Les deux disciples de Jésus qui, le soir de Pâques, cheminaient vers Emmaüs, étaient non moins déses­pérés. Leur espérance s'était brutalement effondrée à la mort sur la croix de celui en qui ils avaient mis toute leur confiance. "Nous espérions, disaient-ils pour s'expliquer, qu'il serait le libérateur…!".
"Nous espérions", disons-nous souvent également !  Mais maintenant, tout est anéanti… !

Pourtant, les deux disciples, s'ils savaient lire les signes qui leur sont donnés, ils pourraient reprendre es­poir. D'ailleurs des bruits circulent : "Des femmes qui sont allées au tombeau" n'ont pas trouvé le corps;  elles ont eu, paraît-il, une apparition : "des anges disaient qu'il est vivant". Mais faut-il croire ces histoires de femmes ?  
Faut-il croire toutes ces histoires d'hommes, de femmes qui disent avoir rencontré Dieu ? Personne n'avait vu Jésus ressusciter ! Personne n'a jamais vu Dieu ! Tout espoir est donc mort ! L'avenir est irrémé­diablement noir.

L'inconnu qui chemine avec les deux disciples a écouté ce récit désespéré. Et voilà qu'il prend la parole : "Vous n'avez donc pas compris !" Et il révèle le sens de plus en plus évident d'évènements jusque là incompré­hensibles. Il fait surgir la lumière dans un horizon enté­nébré.
Ce n'est pas une révélation fulgurante. Mais la lumière se fait de plus en plus éclatante, au long du chemin où l'inconnu, "en partant de Moïse et de tous les prophètes" explique, dans toute l'Ecriture, ce qui con­cerne le Christ. Comme la lumière se fait de plus en plus grande également au cours des années… pour nous !
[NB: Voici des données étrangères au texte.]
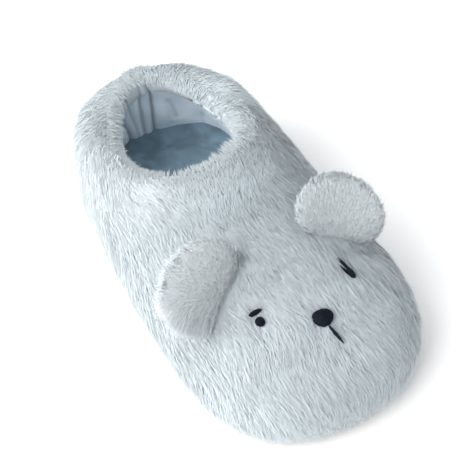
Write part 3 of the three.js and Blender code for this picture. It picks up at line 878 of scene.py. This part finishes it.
# Ears
earForm = {
    "size": np.array([50, 45, 15]), "cup": 5, "cupMiddle": 0.3, "sink": 11, "pile": 2.6,
}
earHalf = earForm["size"] / 2 - earForm["pile"]
earStrands = {
    "perLock": 9, "spread": 1.1, "stray": 0.28, "leanStray": 0.12, "layDown": 0.4,
    "bendAt": 0.45, "gather": 0.1, "twist": 0.3, "width": 0.36, "floor": 0.6,
    "shadeStray": 0.06, "toneStray": 0.05,
}
earLocks = {"count": 2900, "length": 4.5, "lean": 0.5, "headGain": 0.9, "headLean": 0.2}


def earPlace(ear):
    point = onSurface(ear["x"], earY)[0]
    along = Vector(ear["root"]).normalized()
    rise = Vector(ear["rise"]).normalized()
    front = along.cross(rise).normalized()
    if front.y > 0:
        front = -front
    middle = point + rise * ((earForm["size"][1] / 2 - earForm["sink"]) * milli)
    return np.array(along), np.array(rise), np.array(front), np.array(middle)


def earPoint(ball):
    # places on the padded flap for points of a unit ball, in millimetres
    curl = earForm["cup"] * (ball[:, 0] ** 2 - earForm["cupMiddle"])
    flap = ball * earHalf
    flap[:, 2] += curl
    slope = ball / earHalf
    slope[:, 0] -= slope[:, 2] * 2 * earForm["cup"] * ball[:, 0] / earHalf[0]
    return flap, unit(slope)


for ear in ears:
    along, rise, front, middle = earPlace(ear)
    basis = np.stack([along, rise, front])
    shell = bmesh.new()
    bmesh.ops.create_uvsphere(shell, u_segments=48, v_segments=28, radius=1)
    ball = np.array([vertex.co for vertex in shell.verts])
    flap = earPoint(ball)[0]
    for vertex, place in zip(shell.verts, (flap @ basis) * milli + middle):
        vertex.co = place
    shell.normal_update()
    bmesh.ops.recalc_face_normals(shell, faces=list(shell.faces))
    pad = pieceFrom(shell, f"{ear['name']}_pad", earSkinMaterial)
    finishPiece(pad, "ear_fur", ear["name"], padded=0.6)
    ball = unit(random.normal(size=(earLocks["count"] * 2, 3)))
    flap, normal = earPoint(ball)
    # as many locks by area on the flat faces as on the rim
    stretch = np.linalg.norm(ball * (earHalf.prod() / earHalf), axis=1)
    chance = stretch / stretch.sum()
    chosen = random.choice(len(ball), size=earLocks["count"], replace=False, p=chance)
    ball, flap, normal = ball[chosen], flap[chosen], normal[chosen]
    count = len(ball)
    # the lying ear's outer end rests on the head, where the two furs run together
    onHead = ear["lies"] * ramp(-ball[:, 0], 0.25, 0.5)
    outward = np.stack([ball[:, 0] * 0.5, ball[:, 1] * 0.4 + 0.9, ball[:, 2] * 0], 1)
    outward = outward + (np.array([-0.7, 0.1, -0.9]) - outward) * onHead[:, None]
    nap = unit(outward - normal * (outward * normal).sum(1)[:, None])
    root = (flap @ basis) * milli + middle
    onHeadGain = 1 + earLocks["headGain"] * onHead
    lean = earLocks["lean"] - earLocks["headLean"] * onHead
    lock = {
        "root": root, "normal": normal @ basis, "nap": nap @ basis,
        "length": earLocks["length"] * (1 + 0.15 * softNoise(root, 15)) * onHeadGain,
        "lean": lean + 0.08 * random.normal(size=count),
        "gather": np.ones(count),
        "stand": np.zeros(count),
        "tone": ear["tone"] + 0.04 * softNoise(root, 18, 3) + 0.05 * random.normal(size=count),
        "tilt": random.normal(size=(count, 3)) * 0.04,
    }
    growStrands(f"{ear['name']}_fur", lock, earStrands, earFurMaterial, "ear_fur")
print("ears made")

# Lining and footbed
lining = {
    "turns": (72, 86, 100),
    "drop": 3.8,
    "directions": 480,
    "puff": 5.4,
    "gatherPuff": 1.6,
    "depth": 3.8,
    "troughWidth": 0.042,
    "lineWidth": 0.015,
    "gap": 0.2,
    "softFolds": 26,
    "foldLean": 0.08,
    "foldRanges": ((0.15, 0.0, 0.55), (0.4, 0.2, 1.0)),
    "gatheredPart": (2.6, 3.9),
    "bigRipple": 0.8,
    "smallRipple": 0.35,
    "edgeShade": 0.85,
    "pucker": 0.3,
    "puckers": 61,
    "puckerShade": 0.35,
}
# Stitched-down creases: direction at the top and at the footbed in radians, strength, and the
# shares of the depth where each begins and ends. Soft folds of the same kind are added elsewhere.
gathers = [
    (3.03, 3.08, 1.0, 0.02, 1.0), (3.19, 3.16, 0.75, 0.03, 1.0), (3.38, 3.21, 0.5, 0.10, 1.0),
    (3.52, 3.27, 1.0, 0.0, 1.0), (3.62, 3.40, 0.7, 0.0, 1.0), (3.76, 3.56, 0.6, 0.0, 1.0),
    (3.00, 2.89, 0.35, 0.42, 0.82), (2.70, 2.70, 0.3, 0.75, 1.0),
]
for _ in range(lining["softFolds"]):
    middle = random.uniform(0.1, 6.2)
    if not lining["gatheredPart"][0] < middle < lining["gatheredPart"][1]:
        top, low = middle + random.uniform(-lining["foldLean"], lining["foldLean"], 2)
        gathers.append((top, low, *random.uniform(*lining["foldRanges"])))
fine = np.arange(lining["directions"]) / lining["directions"] * around


def finer(ring):
    # the same ring with a point in each of the lining's directions
    columns = [np.interp(fine, np.arange(around), column, period=around) for column in ring.T]
    return np.stack(columns, axis=1)


liningTop = rollRings(lining["turns"], form["rollInset"], lining["drop"], form["rollRadius"])
liningGrid = np.concatenate([liningTop, liningRings(lining["gap"])])
liningGrid = np.stack([finer(ring) for ring in liningGrid])
angle = fine / around * 2 * math.pi
rowAt = np.linspace(0, 1, len(liningGrid))[:, None]
middle = np.array([0, collarY, 0])
inward = unit((middle - liningGrid) * (1, 1, 0))
# the gathers sink the cloth in troughs, and thin lines of painted shade darken them
trough = np.zeros((len(liningGrid), len(angle)))
paintedShade = trough.copy()
for top, low, strength, begin, end in gathers:
    place = low + (top - low) * (1 - rowAt) ** 2
    ends = np.clip((rowAt - begin) / 0.08 + 0.3, 0, 1) * np.clip((end - rowAt) / 0.08 + 0.3, 0, 1)
    off = np.abs(angle[None] - place)
    trough = np.maximum(trough, strength * ends * np.exp(-off / lining["troughWidth"]))
    paintedShade = np.maximum(paintedShade, strength * ends * np.exp(-((off / lining["lineWidth"]) ** 2)))
gathered = ramp(angle, 2.7, 0.4) * ramp(-angle, -4.2, 0.5)
fold = lining["puff"] * np.sin(math.pi * rowAt) ** 0.6
fold = fold + lining["gatherPuff"] * gathered[None] * ramp(rowAt, 0, 0.12)
fold = fold - lining["depth"] * trough
# painted shade along the top edge, where the fur's fringe overhangs it
paintedShade = np.maximum(paintedShade, lining["edgeShade"] * ramp(-rowAt, -0.2, 0.16))
big = np.sin(angle * 13 + 5 * rowAt) * np.sin(rowAt * 8 + angle * 4)
small = np.sin(angle * 29 - 7 * rowAt + 2 * np.sin(angle * 5))
ripple = lining["bigRipple"] * big + lining["smallRipple"] * small
ripple = ripple * ramp(rowAt, 0.08, 0.15) * ramp(-rowAt, -1, 0.15)
# the front edge, where the cloth turns the tightest bend, puckers along its seam
pucker = np.sin(angle * lining["puckers"] + 2 * np.sin(angle * 7))
pucker = pucker * ramp(-np.abs(rowAt - 0.05), -0.06, 0.06) * np.clip(np.cos(angle) * 1.5, 0, 1)
ripple = ripple + lining["pucker"] * pucker
# painted shade in the puckers' hollows
paintedShade = np.maximum(paintedShade, lining["puckerShade"] * np.clip(-pucker, 0, 1))
liningGrid = liningGrid + inward * (fold + ripple)[..., None]
liningShell = drawRings(placed(liningGrid), outwards=False, paintedShades=paintedShade)
liningPiece = pieceFrom(liningShell, "lining", liningMaterial)
finishPiece(liningPiece, "lining_satin")

footbed = {
    "thickness": 8,
    "heelPad": 12,
    "padStart": 0.36,
    "padEnd": 0.78,
    "bottom": 7.3,
    "gap": 0.3,
    "cup": 2.4,
    "cupShare": 0.35,
    "edge": 1.6,
    "edgeShare": 0.05,
    "tilt": 0.05,
    "rings": 26,
    "spineShare": 0.985,
}
edge = outline(form["wall"] + footbed["gap"])
spine = edge.copy()
spine[:, 0] = 0
padAt = ramp(edge[:, 1], toeY, form["length"])
padAt = ramp(padAt, footbed["padStart"], footbed["padEnd"] - footbed["padStart"])
heelPad = footbed["heelPad"] * padAt**2 * (3 - 2 * padAt)
bedRings = []
for k in range(footbed["rings"] + 1):
    share = k / footbed["rings"]
    ring = edge * (1 - share) + spine * share * footbed["spineShare"]
    rise = footbed["cup"] * max(0, 1 - share / footbed["cupShare"]) ** 2
    rounding = footbed["edge"] * (1 - min(1, share / footbed["edgeShare"])) ** 2
    ring[:, 2] = footbed["bottom"] + footbed["thickness"] + heelPad + rise - rounding
    ring[:, 2] += liftAt(edge[:, 1]) - footbed["tilt"] * ring[:, 0] * padAt
    bedRings.append(ring)
bottomRing = edge.copy()
bottomRing[:, 2] = footbed["bottom"] + liftAt(edge[:, 1])
bedShell = drawRings(placed(np.array([bottomRing, *bedRings])))
bmesh.ops.remove_doubles(bedShell, verts=list(bedShell.verts), dist=0.0002)
footbedPiece = pieceFrom(bedShell, "footbed", footbedMaterial)
finishPiece(footbedPiece, "footbed_cloth", "insole", padded=0.8)
print("lining and footbed made")

# Stitched marks
stitch = {"pitch": 0.7, "relief": 0.08, "edgeRelief": 0.05, "sink": 2, "crown": 1.5}
for mark in marks:
    point, across, up, normal = onSurface(mark["x"], mark["y"])
    width, length, bulge = mark["size"]
    shell = bmesh.new()
    bmesh.ops.create_uvsphere(shell, u_segments=48, v_segments=24, radius=1)
    for vertex in shell.verts:
        ridge = 1 + stitch["relief"] * math.sin(vertex.co.x * width * math.pi / stitch["pitch"])
        vertex.co.x *= 1 + mark["taper"] * vertex.co.y
        vertex.co.z *= ridge
        edgeWave = math.sin(vertex.co.x * width * math.pi / stitch["pitch"])
        vertex.co.y *= 1 + stitch["edgeRelief"] * edgeWave
    turn = Matrix.Rotation(math.radians(mark["turn"]), 4, "Z")
    height = bulge + stitch["crown"]
    scale = Matrix.Diagonal((width / 2 * milli, length / 2 * milli, height * milli, 1))
    basis = Matrix((across, up, normal)).transposed().to_4x4()
    basis.translation = point - normal * (stitch["sink"] * milli)
    bmesh.ops.transform(shell, matrix=basis @ turn @ scale, verts=list(shell.verts))
    piece = pieceFrom(shell, f"{mark['name']}_stitch", threadMaterial)
    finishPiece(piece, "face_thread", mark["name"])
print("face made")

nodes["outsole"].data.materials.clear()
nodes["outsole"].data.materials.append(soleMaterial)

# Floor, light and camera
floorMesh = bmesh.new()
bmesh.ops.create_grid(floorMesh, x_segments=1, y_segments=1, size=3)
floorMaterial, _, floorShader = newMaterial("paleFloor")
floorShader.inputs["Base Color"].default_value = (0.93, 0.93, 0.93, 1)
floorShader.inputs["Roughness"].default_value = 0.9
floorPiece = pieceFrom(floorMesh, "floor", floorMaterial)

studio = {"world": 0.95, "worldColour": (0.97, 0.985, 1, 1)}
lamp = {"place": (-1.3, -0.05, 0.95), "size": 2.0, "power": 46, "colour": (1, 0.975, 0.94)}
world = bpy.data.worlds.new("studio")
bpy.context.scene.world = world
world.use_nodes = True
background = world.node_tree.nodes["Background"]
background.inputs["Color"].default_value = studio["worldColour"]
background.inputs["Strength"].default_value = studio["world"]
light = bpy.data.lights.new("key", "AREA")
light.shape = "DISK"
light.size = lamp["size"]
light.energy = lamp["power"]
light.color = lamp["colour"]
holder = bpy.data.objects.new("key", light)
holder.location = lamp["place"]
holder.rotation_euler = (-Vector(lamp["place"])).to_track_quat("-Z", "Y").to_euler()
bpy.context.scene.collection.objects.link(holder)

camera = {
    "place": Vector((-0.1411, -0.3223, 0.4107)),
    "aim": Vector((0.003, -0.001, 0.033)),
    "photoForward": Vector((0.38425, 0.57152, -0.72507)),
    "photoUp": Vector((0.41847, 0.59289, 0.68802)),
    "lens": 68,
}
forward = (camera["aim"] - camera["place"]).normalized()
swing = camera["photoForward"].rotation_difference(forward)
up = swing @ camera["photoUp"]
right = forward.cross(up).normalized()
up = right.cross(forward)
lens = bpy.data.cameras.new("camera")
lens.lens = camera["lens"]
lens.sensor_width = 36
lens.clip_start = 0.01
lens.clip_end = 20
viewer = bpy.data.objects.new("camera", lens)
turn = Matrix((right, up, -forward)).transposed().to_4x4()
turn.translation = camera["place"]
viewer.matrix_world = turn
bpy.context.scene.collection.objects.link(viewer)
bpy.context.scene.camera = viewer
bpy.context.scene.view_settings.view_transform = "Standard"
print("studio set")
Cet inconnu leur explique si bien l'Ecriture, sa pré­sence est si réconfortante que, arrivés à l'étape, ils le supplient : "Reste avec nous". Ils vont partager le repas. Gestes de tous jours… C'est alors que "leurs yeux s'ouvrirent et qu'ils le reconnurent".  
Celui qui rompt le pain et le leur donne, c'est ce Jésus qu'ils croyaient à jamais disparu. A l'instant tout s'éclaire : "notre cœur n'était-il pas brûlant en nous tandis qu'il nous expli­quait les Ecritures ?"
Et la joie qui est la leur désor­mais, ils n'ont de cesse de la communiquer : "C'est vrai, le Seigneur est vivant, nous l'avons reconnu quand il a rompu le pain".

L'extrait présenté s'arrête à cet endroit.